Vous me proposez d'appeler mon intuition, analyse abstraite, moi je vois deux sortes d'intuitions, l'intuition analytique qui nous fait retrouver dans un groupe, ce que nous y avons mis en le formant, elle nous le fait mieux connaître en prévenant les erreurs qui pourraient venir du défaut de mémoire, mais elle n'ajoute réellement rien à nos connaissances. L'intuition synthétique, qui nous fait découvrir dans un groupe ce que nous n'y avons point mis, mais qui résulte du mode même de coordination ou d'union entre les éléments de ce groupe, mode déterminé par les lois primordiales de toute existence, et absolument indépendant dans les cas dont nous parlons de la nature des éléments [598] coordonnés. C'est ainsi que les figures tactiles de Saunderson lui fournissaient les mêmes intuitions que les figures visibles fournissent aux géomètres qui y voient.

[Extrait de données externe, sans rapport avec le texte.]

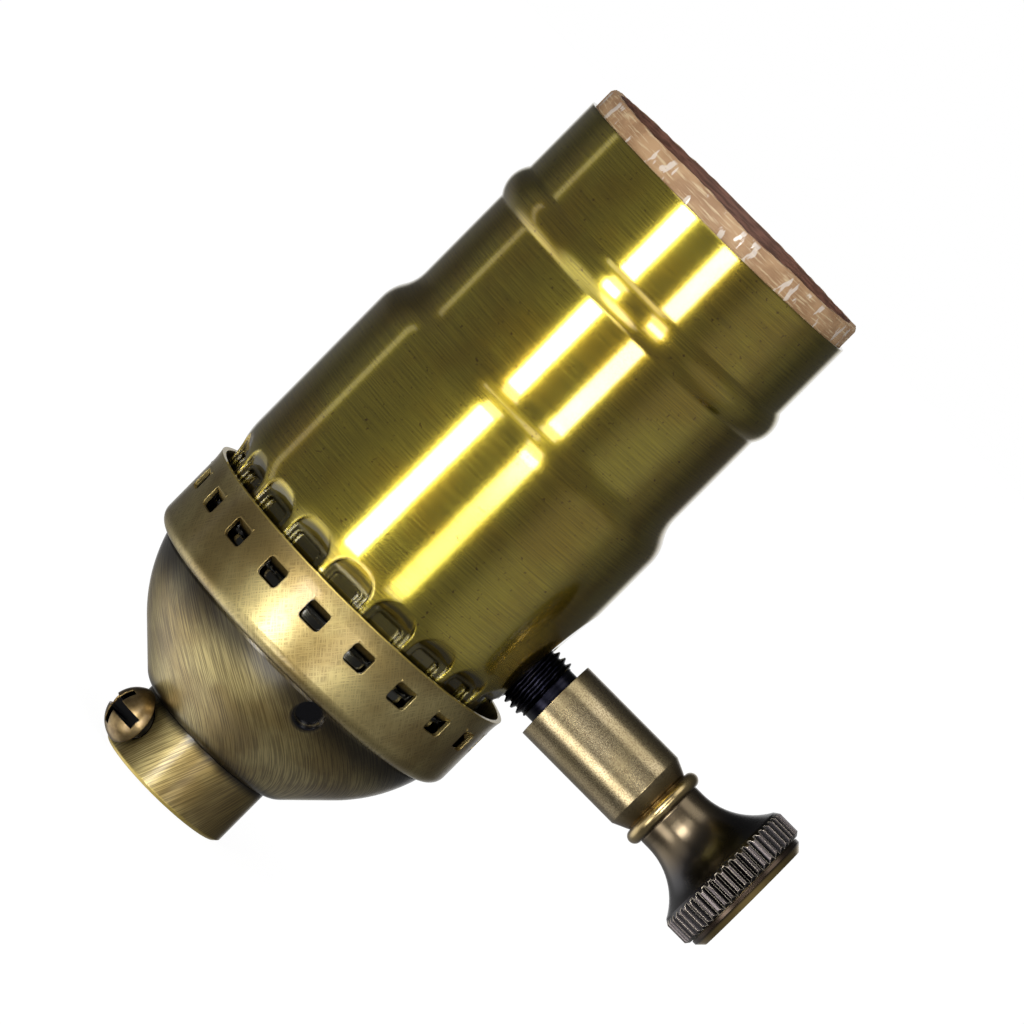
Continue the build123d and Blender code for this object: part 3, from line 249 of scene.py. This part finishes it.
fibre, tree = material("vulcanised_fibre")
place = add(tree, "TexCoord").outputs["Object"]
height = add(tree, "SeparateXYZ", place).outputs["Z"]
radius = from_axis(tree, place)
lay = strokes(tree, place, LAY_RADIUS, 0, 2.4 * mm, 0.22 * mm)
flakes = strokes(tree, place, LAY_RADIUS, 90, 3 * mm, 1.1 * mm)
blotch = add(tree, "TexNoise", place, named={"Scale": 320.0, "Detail": 5.0})
blotched = add(tree, "MapRange", blotch, 0.35, 0.65, 0, 1, **smooth)
outer = add(tree, "Mix", blotched, "#a88763", "#8f6e4e", **mixed)
pale_lay = add(tree, "MapRange", lay, 0.5, 0.7, 0, 1, **smooth)
outer = add(tree, "Mix", pale_lay, outer, "#bba481", **mixed)
dark_lay = add(tree, "MapRange", lay, 0.35, 0.65, 0, 1, **smooth)
inner = add(tree, "Mix", dark_lay, "#7d5342", "#573829", **mixed)
outward = add(tree, "MapRange", radius, LINER_IN + 0.17 * mm, LINER_IN + 0.33 * mm, 0, 1, **smooth)
tone = add(tree, "Mix", outward, inner, outer, **mixed)
flaked = add(tree, "MapRange", flakes, 0.59, 0.63, 0, 1, **smooth)
outermost = add(tree, "MapRange", radius, LINER_OUT - 0.45 * mm, LINER_OUT - 0.15 * mm, 0, 1, **smooth)
below_end = add(tree, "MapRange", height, LINER_TOP - 0.4 * mm, LINER_TOP - 0.1 * mm, 1, 0, **smooth)
chips_and_glints = add(tree, "Math", add(tree, "Math", flaked, outermost, **product), below_end, **product)
# The chips' pale colour is partly a painted highlight, standing in for their glints.
tone = add(tree, "Mix", add(tree, "Math", chips_and_glints, 0.6, **product), tone, "#d9d0c6", **mixed)
cracks = add(tree, "TexVoronoi", place, named={"Scale": 900.0})
relief = add(tree, "Bump", named={
    "Height": add(tree, "Mix", chips_and_glints, lay, cracks), "Strength": 0.7, "Distance": 0.12 * mm,
})
shader = add(tree, "BsdfPrincipled", named={
    "Base Color": tone, "Roughness": 0.62, "Normal": relief,
    "Coat Weight": chips_and_glints, "Coat Roughness": 0.05,
})
add(tree, "OutputMaterial", shader)


def ring(name, rows, columns, point, made):
    """A closed ring: rows of points go round an outline, and columns of them round an axis."""
    points = [point(row, column) for row in range(rows) for column in range(columns)]
    faces = []
    for row in range(rows):
        low, high = row * columns, (row + 1) % rows * columns
        for column in range(columns):
            after = (column + 1) % columns
            faces.append((low + column, low + after, high + after, high + column))
    mesh = bpy.data.meshes.new(name)
    mesh.from_pydata(points, [], faces)
    mesh.polygons.foreach_set("use_smooth", [True] * len(faces))
    mesh.set_sharp_from_angle(angle=math.radians(50))
    mesh.materials.append(made)
    piece = bpy.data.objects.new(name, mesh)
    bpy.context.scene.collection.objects.link(piece)
    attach(piece, "socket")
    return piece


def liner_point(row, column):
    """Up the outside, over the sawn end and down the inside, arched below over the bushing."""
    turn = 2 * math.pi * column / LINER_COLUMNS
    across, along = math.cos(turn), math.sin(turn)
    wander = noise.noise(Vector((across * 2.2, along * 2.2, 0))) * 0.22 * mm
    wander += noise.noise(Vector((across * 14, along * 14, 3))) * 0.09 * mm
    fray = abs(noise.noise(Vector((across * 45, along * 45, 7)))) * 0.1 * mm
    top = LINER_TOP + wander
    aside = min(turn, 2 * math.pi - turn) * LINER_OUT
    arch = math.sqrt(max(0.0, LINER_PASSAGE ** 2 - aside ** 2))
    low = KNOB_Z + arch if arch else LINER_LOW
    height, radius = (
        (low, LINER_OUT), (LINER_STRAIGHT, LINER_OUT),
        (top - 0.9 * mm, LINER_OUT), (top - 0.3 * mm, LINER_OUT - fray),
        (top, LINER_OUT - 0.18 * mm - fray), (top - fray, (LINER_OUT + LINER_IN) / 2),
        (top - fray / 2, LINER_IN + 0.2 * mm), (top - 0.3 * mm, LINER_IN),
        (LINER_STRAIGHT, LINER_IN), (low, LINER_IN),
    )[row]
    return radius * across, radius * along, height


LINER_ROWS = 10
liner = ring("fibre_liner", LINER_ROWS, LINER_COLUMNS, liner_point, fibre)
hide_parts("shell_liner")


# Screw shell. Thin brass sheet, drawn and rolled with the lamp's round thread, left plain at both ends
# and nickelled, so that it shows soft grey rings inside the mouth.
def worn(name, first, second, grain_mm, metallic=0.0, roughness=0.4, relief=0.2, stretch=(1, 1, 1)):
    """A material of two tones that drift into each other, over a fine grain of that size."""
    made, tree = material(name)
    place = add(tree, "TexCoord").outputs["Object"]
    drift = add(tree, "TexNoise", place, named={"Scale": 220.0, "Detail": 4.0})
    drawn = add(tree, "Mapping", place, named={"Scale": stretch})
    grain = add(tree, "TexNoise", drawn, named={"Scale": 1 / (grain_mm * mm), "Detail": 3.0})
    share = add(tree, "MapRange", add(tree, "Mix", 0.5, drift, grain), 0.4, 0.6, 0, 1, **smooth)
    gloss = add(tree, "MapRange", drift, 0.3, 0.7, roughness * 0.85, roughness * 1.15, **smooth)
    bump = add(tree, "Bump", named={"Height": grain, "Strength": relief, "Distance": 0.05 * mm})
    shader = add(tree, "BsdfPrincipled", named={
        "Base Color": add(tree, "Mix", share, first, second, **mixed), "Metallic": metallic,
        "Roughness": gloss, "Normal": bump,
    })
    add(tree, "OutputMaterial", shader)
    return made


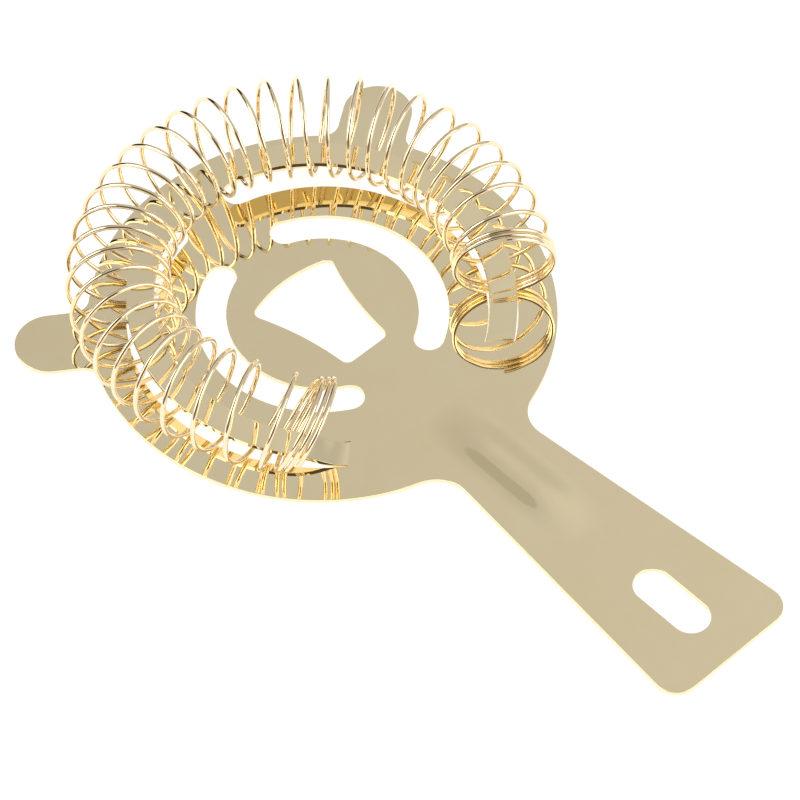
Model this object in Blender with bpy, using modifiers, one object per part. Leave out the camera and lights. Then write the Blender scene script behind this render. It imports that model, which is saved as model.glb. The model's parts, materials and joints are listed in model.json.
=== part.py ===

Pour parler comme vous me le proposez, dirais-je : analyse analytique, et analyse synthétique ? Ou cesserais-je de distinguer le raisonnement analytique où sans rien ajouter au groupe on le simplifie en en rejetant successivement ce qui est inutile au but qu'on se propose, et le raisonnement synthétique où le groupe devient au contraire de plus en plus compliqué par les nouveaux éléments que chaque intuition successive en fait sortir, et joint aux éléments précédents par autant de jugements  ? Faudrait-il enfin fonder sur un phénomène que je nommerais analyse abstraite, les jugements que les Allemands ont nommés, à la vérité assez mal à propos, jugements synthétiques a priori, et que je me suis attaché à[599] expliquer en les ramenant à mon intuition ?) Vous me demandez des exemples d'axiomes, en voici : Dans un contour en partie rectiligne et en partie curviligne, la partie rectiligne est plus courte que l'autre. Ce qui ne peut se voir que dans le groupe total de tous les points du contour. L'espace a 3 dimensions. Ce qui ne peut se voir que dans une coordination d' éléments quelconques en espace. Ce qui est encore un groupe. L'effort est la cause du mouvement produit dans le bras, par exemple. Ce qui ne peut se voir que dans un groupe où entrent comme éléments, l'effort, les impressions musculaires de l'intérieur du bras, et les impressions extérieures qui nous apprennent que le bras s'est mû.